The data:
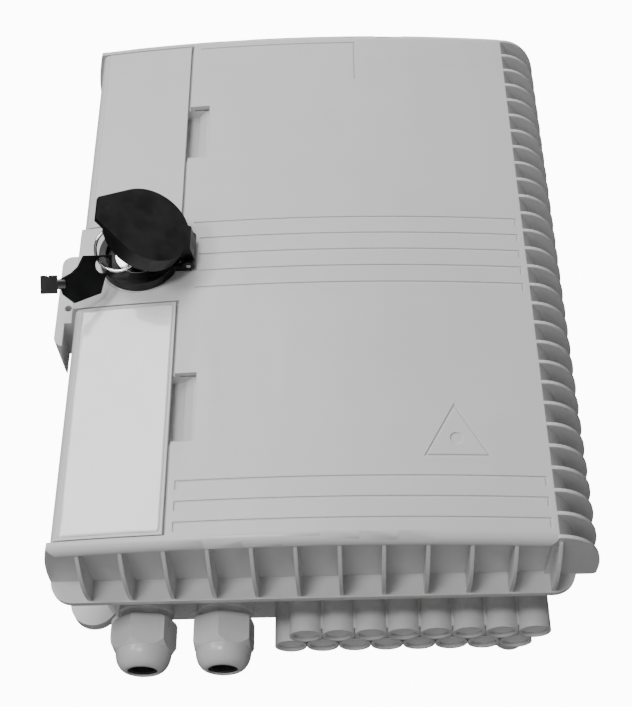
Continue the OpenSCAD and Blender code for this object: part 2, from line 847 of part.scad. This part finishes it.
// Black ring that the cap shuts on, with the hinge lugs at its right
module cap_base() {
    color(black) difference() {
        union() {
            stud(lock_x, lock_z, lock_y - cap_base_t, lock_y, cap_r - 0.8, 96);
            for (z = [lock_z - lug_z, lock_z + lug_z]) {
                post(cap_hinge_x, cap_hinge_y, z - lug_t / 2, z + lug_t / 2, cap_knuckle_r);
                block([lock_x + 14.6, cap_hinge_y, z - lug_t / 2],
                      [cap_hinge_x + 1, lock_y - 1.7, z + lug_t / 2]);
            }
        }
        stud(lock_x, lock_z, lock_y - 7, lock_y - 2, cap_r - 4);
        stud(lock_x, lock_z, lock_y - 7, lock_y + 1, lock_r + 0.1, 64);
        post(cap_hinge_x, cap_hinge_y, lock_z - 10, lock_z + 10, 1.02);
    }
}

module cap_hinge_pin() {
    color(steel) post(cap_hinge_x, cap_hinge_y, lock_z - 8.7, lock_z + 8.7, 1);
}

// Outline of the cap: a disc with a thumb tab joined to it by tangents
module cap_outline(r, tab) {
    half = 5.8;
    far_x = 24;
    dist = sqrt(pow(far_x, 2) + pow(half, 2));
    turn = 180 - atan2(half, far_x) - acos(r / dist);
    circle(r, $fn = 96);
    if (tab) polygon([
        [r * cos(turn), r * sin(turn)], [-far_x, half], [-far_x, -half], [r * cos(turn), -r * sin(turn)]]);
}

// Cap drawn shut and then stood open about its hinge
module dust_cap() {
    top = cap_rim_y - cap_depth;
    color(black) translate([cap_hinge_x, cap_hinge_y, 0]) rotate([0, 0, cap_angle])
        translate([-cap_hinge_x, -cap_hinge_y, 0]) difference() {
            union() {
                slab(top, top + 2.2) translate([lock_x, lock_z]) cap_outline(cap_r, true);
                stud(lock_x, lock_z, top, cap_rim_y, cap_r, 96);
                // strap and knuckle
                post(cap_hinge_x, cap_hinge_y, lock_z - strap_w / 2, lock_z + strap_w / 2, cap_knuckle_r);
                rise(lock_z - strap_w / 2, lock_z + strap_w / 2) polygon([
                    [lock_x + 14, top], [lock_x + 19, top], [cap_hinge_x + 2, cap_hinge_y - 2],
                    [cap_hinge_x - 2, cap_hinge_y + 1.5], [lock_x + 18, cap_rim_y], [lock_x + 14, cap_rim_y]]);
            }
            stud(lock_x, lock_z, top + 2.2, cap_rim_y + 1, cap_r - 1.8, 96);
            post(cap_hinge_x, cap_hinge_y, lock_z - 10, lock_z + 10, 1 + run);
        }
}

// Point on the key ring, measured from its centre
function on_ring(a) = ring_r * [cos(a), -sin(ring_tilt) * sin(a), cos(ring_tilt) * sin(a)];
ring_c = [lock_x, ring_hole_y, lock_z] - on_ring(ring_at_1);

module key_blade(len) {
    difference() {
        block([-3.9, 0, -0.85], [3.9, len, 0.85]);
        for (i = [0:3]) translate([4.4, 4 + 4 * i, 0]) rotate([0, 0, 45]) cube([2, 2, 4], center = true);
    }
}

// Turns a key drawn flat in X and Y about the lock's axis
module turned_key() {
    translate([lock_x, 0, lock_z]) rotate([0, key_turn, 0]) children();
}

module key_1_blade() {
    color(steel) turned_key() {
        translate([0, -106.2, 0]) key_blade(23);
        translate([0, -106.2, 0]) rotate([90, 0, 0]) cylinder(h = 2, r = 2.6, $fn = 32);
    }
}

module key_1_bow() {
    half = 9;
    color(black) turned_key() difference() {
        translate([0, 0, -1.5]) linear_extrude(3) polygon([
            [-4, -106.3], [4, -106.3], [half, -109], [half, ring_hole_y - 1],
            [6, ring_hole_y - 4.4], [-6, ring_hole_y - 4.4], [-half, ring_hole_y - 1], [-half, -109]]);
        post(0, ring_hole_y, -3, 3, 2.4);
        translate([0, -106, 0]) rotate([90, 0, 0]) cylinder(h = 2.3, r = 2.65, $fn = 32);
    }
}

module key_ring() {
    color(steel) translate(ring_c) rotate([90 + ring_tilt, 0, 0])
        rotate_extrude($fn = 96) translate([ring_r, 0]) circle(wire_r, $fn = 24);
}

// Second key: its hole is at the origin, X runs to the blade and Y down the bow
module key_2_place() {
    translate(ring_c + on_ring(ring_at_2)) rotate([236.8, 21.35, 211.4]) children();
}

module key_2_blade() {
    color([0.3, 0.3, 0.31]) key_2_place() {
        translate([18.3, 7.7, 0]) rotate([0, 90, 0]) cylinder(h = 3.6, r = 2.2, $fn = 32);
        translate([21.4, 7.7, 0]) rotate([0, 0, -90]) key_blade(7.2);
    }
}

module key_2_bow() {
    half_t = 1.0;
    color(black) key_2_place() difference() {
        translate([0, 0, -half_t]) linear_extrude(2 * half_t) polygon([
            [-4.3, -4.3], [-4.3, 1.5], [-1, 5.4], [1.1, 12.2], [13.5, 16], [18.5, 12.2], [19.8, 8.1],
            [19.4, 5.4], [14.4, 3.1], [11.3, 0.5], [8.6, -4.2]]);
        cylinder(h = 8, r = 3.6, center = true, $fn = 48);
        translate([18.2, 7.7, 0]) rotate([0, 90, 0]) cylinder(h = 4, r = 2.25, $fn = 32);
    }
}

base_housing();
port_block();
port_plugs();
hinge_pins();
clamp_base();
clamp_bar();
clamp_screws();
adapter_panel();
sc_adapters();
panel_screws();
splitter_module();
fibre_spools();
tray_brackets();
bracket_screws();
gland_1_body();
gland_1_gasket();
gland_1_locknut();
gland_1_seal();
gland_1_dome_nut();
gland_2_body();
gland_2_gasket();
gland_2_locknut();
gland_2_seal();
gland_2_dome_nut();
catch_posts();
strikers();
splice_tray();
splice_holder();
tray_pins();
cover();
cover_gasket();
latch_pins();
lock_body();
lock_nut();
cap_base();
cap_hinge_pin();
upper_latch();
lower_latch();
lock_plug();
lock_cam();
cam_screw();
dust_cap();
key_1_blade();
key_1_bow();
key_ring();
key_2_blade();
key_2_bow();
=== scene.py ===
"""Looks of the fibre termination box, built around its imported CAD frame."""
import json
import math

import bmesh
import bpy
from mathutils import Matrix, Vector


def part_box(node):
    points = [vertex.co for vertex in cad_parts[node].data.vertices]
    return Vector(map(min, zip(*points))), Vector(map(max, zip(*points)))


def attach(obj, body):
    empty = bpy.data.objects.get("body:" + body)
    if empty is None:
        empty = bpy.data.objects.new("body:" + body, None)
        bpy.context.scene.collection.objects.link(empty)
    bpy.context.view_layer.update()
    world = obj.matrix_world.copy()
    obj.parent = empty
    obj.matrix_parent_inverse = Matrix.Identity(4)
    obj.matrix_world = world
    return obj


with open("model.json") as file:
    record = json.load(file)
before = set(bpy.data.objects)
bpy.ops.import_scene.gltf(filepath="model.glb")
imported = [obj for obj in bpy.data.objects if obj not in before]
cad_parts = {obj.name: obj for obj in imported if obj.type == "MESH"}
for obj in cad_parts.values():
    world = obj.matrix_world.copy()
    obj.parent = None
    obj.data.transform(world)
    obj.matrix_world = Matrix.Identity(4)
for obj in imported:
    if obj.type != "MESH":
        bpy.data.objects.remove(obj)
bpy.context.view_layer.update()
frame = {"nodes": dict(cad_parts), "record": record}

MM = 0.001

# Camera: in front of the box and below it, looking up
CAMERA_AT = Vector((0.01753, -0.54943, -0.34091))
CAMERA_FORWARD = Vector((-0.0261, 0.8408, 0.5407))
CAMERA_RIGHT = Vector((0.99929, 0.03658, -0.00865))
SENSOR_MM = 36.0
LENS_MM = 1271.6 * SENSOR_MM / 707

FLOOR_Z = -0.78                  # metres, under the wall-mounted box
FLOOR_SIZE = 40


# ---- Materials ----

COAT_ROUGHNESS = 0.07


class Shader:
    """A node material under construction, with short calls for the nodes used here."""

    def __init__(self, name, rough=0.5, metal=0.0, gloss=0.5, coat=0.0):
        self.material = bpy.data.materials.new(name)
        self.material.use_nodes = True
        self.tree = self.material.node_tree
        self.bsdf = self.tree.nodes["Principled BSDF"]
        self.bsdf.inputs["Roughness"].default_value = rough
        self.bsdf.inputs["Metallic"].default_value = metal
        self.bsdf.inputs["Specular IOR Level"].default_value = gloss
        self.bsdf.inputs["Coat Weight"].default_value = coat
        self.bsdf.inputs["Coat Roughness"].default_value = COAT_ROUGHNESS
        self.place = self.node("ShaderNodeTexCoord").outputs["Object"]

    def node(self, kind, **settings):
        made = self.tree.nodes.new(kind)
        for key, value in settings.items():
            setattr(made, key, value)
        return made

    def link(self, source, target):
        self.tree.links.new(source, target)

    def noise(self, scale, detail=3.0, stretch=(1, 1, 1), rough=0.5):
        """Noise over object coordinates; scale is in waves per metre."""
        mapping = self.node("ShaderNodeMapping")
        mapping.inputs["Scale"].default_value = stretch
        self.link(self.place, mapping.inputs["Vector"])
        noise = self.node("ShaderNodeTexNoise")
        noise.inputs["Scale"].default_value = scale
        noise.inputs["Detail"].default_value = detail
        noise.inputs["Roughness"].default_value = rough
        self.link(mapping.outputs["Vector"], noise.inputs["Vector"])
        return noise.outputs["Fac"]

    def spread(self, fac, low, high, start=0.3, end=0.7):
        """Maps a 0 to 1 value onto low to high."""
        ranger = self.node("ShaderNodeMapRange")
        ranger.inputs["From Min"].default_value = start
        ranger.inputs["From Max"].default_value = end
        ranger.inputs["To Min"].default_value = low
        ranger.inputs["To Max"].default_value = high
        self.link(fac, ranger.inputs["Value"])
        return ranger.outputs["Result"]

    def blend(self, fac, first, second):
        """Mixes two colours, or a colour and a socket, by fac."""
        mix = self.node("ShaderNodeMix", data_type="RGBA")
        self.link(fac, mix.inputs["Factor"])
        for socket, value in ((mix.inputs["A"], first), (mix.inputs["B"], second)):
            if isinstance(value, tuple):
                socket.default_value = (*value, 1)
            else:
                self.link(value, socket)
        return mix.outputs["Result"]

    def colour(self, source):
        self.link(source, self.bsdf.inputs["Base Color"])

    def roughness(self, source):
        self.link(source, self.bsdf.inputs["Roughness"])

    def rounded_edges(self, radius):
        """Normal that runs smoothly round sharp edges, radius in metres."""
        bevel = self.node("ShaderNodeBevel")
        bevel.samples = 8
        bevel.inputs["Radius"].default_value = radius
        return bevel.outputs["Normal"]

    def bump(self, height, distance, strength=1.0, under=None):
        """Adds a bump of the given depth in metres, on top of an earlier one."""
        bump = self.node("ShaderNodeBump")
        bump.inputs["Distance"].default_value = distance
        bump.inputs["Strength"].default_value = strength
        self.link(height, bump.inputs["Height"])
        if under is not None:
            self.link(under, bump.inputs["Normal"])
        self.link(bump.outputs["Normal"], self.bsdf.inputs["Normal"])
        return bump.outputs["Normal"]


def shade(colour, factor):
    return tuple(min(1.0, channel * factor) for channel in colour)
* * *
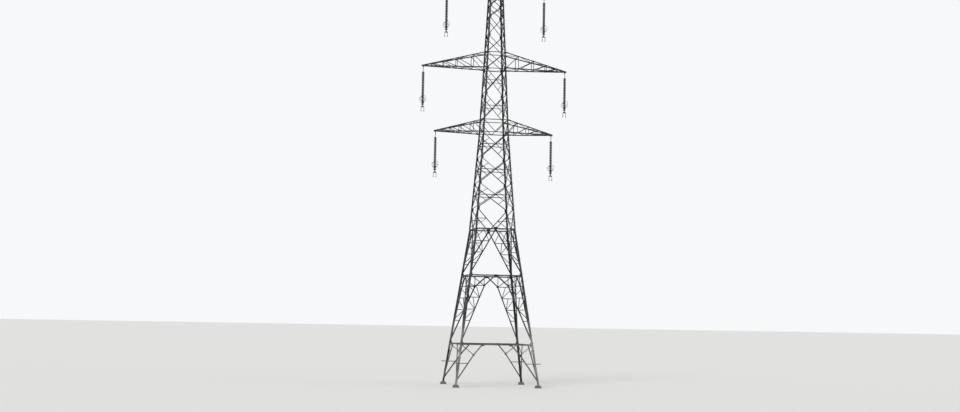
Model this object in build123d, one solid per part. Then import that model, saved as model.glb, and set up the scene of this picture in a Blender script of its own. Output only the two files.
...
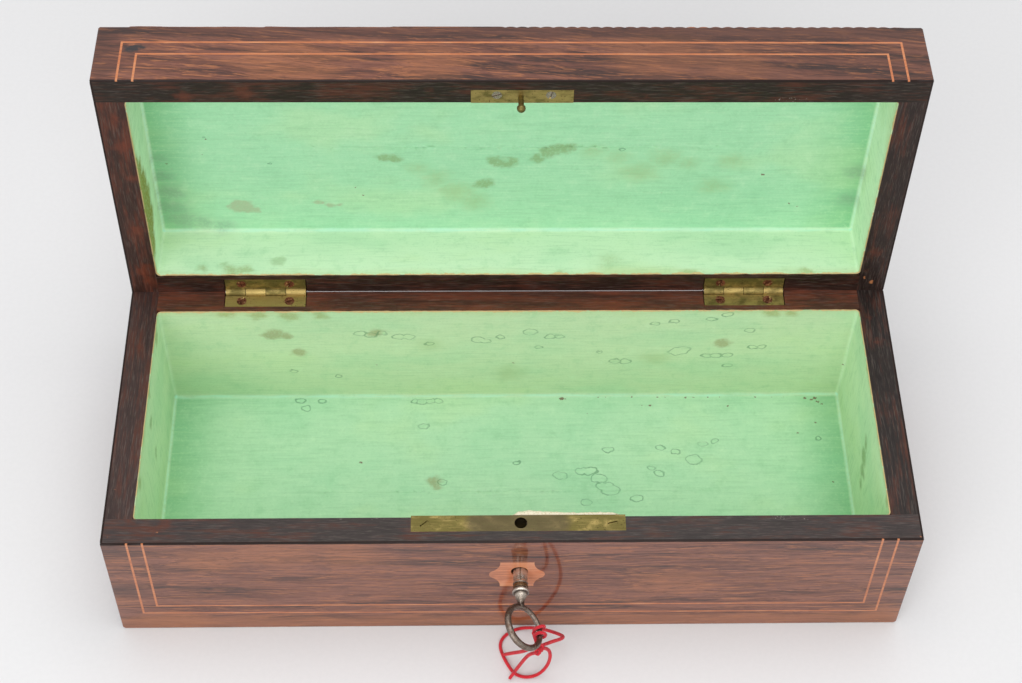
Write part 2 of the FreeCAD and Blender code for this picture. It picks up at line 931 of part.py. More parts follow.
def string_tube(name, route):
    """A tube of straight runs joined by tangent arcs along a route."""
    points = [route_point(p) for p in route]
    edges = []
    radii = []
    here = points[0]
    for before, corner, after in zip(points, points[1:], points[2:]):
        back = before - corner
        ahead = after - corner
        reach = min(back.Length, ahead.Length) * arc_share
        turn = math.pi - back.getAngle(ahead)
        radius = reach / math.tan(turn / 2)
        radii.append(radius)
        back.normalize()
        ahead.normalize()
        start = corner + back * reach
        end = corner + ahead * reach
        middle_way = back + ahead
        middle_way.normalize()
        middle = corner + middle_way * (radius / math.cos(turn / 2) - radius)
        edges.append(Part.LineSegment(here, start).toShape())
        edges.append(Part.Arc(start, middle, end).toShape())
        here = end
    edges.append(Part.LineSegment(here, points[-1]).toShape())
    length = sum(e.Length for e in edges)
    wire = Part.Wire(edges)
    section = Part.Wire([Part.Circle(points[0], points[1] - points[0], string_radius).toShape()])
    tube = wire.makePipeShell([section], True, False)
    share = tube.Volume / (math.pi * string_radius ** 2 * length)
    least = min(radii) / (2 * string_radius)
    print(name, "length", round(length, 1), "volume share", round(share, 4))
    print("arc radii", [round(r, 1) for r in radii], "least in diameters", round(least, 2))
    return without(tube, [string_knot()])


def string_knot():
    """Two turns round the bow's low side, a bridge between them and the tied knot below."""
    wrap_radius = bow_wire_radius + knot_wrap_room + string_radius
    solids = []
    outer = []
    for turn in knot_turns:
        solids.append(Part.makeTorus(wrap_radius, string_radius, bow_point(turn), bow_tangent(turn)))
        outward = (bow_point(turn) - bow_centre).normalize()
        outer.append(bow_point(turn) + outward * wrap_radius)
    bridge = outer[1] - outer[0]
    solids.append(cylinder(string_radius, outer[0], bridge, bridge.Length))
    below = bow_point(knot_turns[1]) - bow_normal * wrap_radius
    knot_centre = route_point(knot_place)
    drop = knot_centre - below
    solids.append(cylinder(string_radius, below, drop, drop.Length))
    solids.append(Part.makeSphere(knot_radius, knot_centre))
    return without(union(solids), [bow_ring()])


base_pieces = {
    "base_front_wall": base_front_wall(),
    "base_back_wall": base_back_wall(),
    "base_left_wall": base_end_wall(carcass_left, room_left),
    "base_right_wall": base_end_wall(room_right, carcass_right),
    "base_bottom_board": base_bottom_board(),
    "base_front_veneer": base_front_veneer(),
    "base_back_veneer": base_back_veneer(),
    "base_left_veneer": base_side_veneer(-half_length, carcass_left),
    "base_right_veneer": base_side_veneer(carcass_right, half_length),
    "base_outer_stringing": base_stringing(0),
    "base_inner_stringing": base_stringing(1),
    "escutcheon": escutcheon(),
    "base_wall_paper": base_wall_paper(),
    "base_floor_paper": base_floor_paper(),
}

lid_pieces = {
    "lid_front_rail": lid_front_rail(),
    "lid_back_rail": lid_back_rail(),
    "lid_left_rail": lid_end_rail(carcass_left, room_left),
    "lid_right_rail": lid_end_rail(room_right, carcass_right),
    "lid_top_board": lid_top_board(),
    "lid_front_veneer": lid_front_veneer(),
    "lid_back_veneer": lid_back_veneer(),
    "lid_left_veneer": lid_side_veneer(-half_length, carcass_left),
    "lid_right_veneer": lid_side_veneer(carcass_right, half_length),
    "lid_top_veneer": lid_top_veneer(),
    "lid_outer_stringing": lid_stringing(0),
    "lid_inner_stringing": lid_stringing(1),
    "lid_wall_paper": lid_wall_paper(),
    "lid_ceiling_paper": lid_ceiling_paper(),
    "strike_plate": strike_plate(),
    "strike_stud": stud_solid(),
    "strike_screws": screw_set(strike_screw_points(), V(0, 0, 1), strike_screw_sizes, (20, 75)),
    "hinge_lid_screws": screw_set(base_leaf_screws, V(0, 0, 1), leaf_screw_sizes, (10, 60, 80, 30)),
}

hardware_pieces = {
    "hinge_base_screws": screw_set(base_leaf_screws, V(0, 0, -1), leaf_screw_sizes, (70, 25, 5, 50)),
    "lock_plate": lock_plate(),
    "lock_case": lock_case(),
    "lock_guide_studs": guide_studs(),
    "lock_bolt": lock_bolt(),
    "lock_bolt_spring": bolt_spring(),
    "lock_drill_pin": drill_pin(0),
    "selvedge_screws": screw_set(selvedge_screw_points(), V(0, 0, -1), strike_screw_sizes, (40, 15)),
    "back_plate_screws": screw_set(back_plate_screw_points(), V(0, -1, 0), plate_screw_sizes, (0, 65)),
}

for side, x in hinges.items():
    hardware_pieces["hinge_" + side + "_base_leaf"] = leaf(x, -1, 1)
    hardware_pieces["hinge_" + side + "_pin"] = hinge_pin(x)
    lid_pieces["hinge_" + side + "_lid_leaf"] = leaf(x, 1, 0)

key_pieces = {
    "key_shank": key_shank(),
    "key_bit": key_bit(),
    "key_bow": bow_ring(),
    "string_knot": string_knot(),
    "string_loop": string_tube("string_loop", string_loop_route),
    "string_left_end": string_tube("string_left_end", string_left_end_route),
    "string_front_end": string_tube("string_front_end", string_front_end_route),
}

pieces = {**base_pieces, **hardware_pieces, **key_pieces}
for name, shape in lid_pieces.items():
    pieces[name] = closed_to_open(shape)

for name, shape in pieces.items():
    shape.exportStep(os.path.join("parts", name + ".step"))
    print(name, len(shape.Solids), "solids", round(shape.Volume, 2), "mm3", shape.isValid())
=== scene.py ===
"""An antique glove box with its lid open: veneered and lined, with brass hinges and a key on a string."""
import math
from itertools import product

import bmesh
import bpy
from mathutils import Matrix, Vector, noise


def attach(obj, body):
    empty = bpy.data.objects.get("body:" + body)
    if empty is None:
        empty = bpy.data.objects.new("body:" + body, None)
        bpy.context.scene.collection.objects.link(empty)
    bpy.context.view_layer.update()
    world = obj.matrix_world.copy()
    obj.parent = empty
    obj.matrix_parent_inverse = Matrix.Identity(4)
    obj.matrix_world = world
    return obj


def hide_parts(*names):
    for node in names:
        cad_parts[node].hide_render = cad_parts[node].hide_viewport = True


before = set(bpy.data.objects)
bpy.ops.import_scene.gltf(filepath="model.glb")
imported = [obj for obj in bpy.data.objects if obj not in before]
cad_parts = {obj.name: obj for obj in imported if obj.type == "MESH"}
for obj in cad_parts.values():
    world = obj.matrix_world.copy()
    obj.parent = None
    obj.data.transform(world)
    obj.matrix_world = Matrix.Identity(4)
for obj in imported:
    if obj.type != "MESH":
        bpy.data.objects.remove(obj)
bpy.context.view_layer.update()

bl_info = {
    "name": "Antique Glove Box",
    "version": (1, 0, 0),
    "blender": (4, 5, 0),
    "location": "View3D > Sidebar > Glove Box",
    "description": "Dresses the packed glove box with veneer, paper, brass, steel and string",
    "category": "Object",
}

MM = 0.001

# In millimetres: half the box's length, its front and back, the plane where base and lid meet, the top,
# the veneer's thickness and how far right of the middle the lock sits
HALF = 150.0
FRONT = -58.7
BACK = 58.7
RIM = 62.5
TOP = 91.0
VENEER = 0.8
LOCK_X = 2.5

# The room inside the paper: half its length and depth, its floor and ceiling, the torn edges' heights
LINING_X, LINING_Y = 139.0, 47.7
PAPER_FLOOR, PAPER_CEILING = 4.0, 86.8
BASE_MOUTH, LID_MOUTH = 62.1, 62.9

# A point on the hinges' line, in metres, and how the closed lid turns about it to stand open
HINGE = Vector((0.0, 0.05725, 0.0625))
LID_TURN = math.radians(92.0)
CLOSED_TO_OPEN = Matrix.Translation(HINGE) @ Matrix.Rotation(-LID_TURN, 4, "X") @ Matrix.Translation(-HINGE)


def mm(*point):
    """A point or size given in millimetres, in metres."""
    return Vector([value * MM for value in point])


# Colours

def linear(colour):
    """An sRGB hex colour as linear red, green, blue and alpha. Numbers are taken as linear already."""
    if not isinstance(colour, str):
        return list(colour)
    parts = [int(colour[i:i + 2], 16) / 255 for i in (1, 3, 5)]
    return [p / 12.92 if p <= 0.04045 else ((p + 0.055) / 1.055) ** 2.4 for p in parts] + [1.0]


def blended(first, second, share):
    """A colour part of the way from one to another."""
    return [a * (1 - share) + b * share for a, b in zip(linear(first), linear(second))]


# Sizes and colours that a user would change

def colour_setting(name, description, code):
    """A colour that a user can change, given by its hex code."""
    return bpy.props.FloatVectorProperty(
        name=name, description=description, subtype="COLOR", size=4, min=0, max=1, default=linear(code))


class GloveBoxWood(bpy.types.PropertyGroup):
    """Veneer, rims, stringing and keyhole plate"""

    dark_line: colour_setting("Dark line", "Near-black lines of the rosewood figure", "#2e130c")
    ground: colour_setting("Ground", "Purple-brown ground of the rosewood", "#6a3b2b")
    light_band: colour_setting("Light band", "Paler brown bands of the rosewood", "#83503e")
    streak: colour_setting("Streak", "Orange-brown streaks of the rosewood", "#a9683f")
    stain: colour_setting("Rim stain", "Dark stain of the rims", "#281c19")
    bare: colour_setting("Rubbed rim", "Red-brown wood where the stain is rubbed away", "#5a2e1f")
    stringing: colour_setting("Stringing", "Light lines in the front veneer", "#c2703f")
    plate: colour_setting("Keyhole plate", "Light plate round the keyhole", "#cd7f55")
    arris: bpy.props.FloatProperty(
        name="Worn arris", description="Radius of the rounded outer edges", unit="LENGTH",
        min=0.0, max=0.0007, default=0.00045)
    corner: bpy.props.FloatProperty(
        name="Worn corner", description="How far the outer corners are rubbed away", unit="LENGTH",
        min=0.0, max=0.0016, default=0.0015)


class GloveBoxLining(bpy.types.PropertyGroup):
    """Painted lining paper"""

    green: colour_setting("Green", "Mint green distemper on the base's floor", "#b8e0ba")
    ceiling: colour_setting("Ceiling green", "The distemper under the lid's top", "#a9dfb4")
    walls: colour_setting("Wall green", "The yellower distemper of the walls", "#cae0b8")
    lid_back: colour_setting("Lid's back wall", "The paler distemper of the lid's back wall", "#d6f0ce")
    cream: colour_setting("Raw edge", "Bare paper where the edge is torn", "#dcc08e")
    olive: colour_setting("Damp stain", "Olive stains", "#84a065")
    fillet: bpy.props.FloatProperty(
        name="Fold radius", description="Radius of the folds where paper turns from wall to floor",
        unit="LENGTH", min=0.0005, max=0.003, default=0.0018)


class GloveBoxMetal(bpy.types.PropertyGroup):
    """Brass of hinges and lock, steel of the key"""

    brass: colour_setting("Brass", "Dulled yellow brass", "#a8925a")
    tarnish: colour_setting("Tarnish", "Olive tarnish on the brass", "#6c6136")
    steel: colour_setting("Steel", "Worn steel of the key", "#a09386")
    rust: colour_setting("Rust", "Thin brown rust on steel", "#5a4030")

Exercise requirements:
Begin at the line that has "tray_pins();" in the entries above; stop after the line that has "# ---- Materials". Transcribe exactly those lines and no others.

Result below:
tray_pins();
cover();
cover_gasket();
latch_pins();
lock_body();
lock_nut();
cap_base();
cap_hinge_pin();
upper_latch();
lower_latch();
lock_plug();
lock_cam();
cam_screw();
dust_cap();
key_1_blade();
key_1_bow();
key_ring();
key_2_blade();
key_2_bow();
=== scene.py ===
"""Looks of the fibre termination box, built around its imported CAD frame."""
import json
import math

import bmesh
import bpy
from mathutils import Matrix, Vector


def part_box(node):
    points = [vertex.co for vertex in cad_parts[node].data.vertices]
    return Vector(map(min, zip(*points))), Vector(map(max, zip(*points)))


def attach(obj, body):
    empty = bpy.data.objects.get("body:" + body)
    if empty is None:
        empty = bpy.data.objects.new("body:" + body, None)
        bpy.context.scene.collection.objects.link(empty)
    bpy.context.view_layer.update()
    world = obj.matrix_world.copy()
    obj.parent = empty
    obj.matrix_parent_inverse = Matrix.Identity(4)
    obj.matrix_world = world
    return obj


with open("model.json") as file:
    record = json.load(file)
before = set(bpy.data.objects)
bpy.ops.import_scene.gltf(filepath="model.glb")
imported = [obj for obj in bpy.data.objects if obj not in before]
cad_parts = {obj.name: obj for obj in imported if obj.type == "MESH"}
for obj in cad_parts.values():
    world = obj.matrix_world.copy()
    obj.parent = None
    obj.data.transform(world)
    obj.matrix_world = Matrix.Identity(4)
for obj in imported:
    if obj.type != "MESH":
        bpy.data.objects.remove(obj)
bpy.context.view_layer.update()
frame = {"nodes": dict(cad_parts), "record": record}

MM = 0.001

# Camera: in front of the box and below it, looking up
CAMERA_AT = Vector((0.01753, -0.54943, -0.34091))
CAMERA_FORWARD = Vector((-0.0261, 0.8408, 0.5407))
CAMERA_RIGHT = Vector((0.99929, 0.03658, -0.00865))
SENSOR_MM = 36.0
LENS_MM = 1271.6 * SENSOR_MM / 707

FLOOR_Z = -0.78                  # metres, under the wall-mounted box
FLOOR_SIZE = 40


# ---- Materials ----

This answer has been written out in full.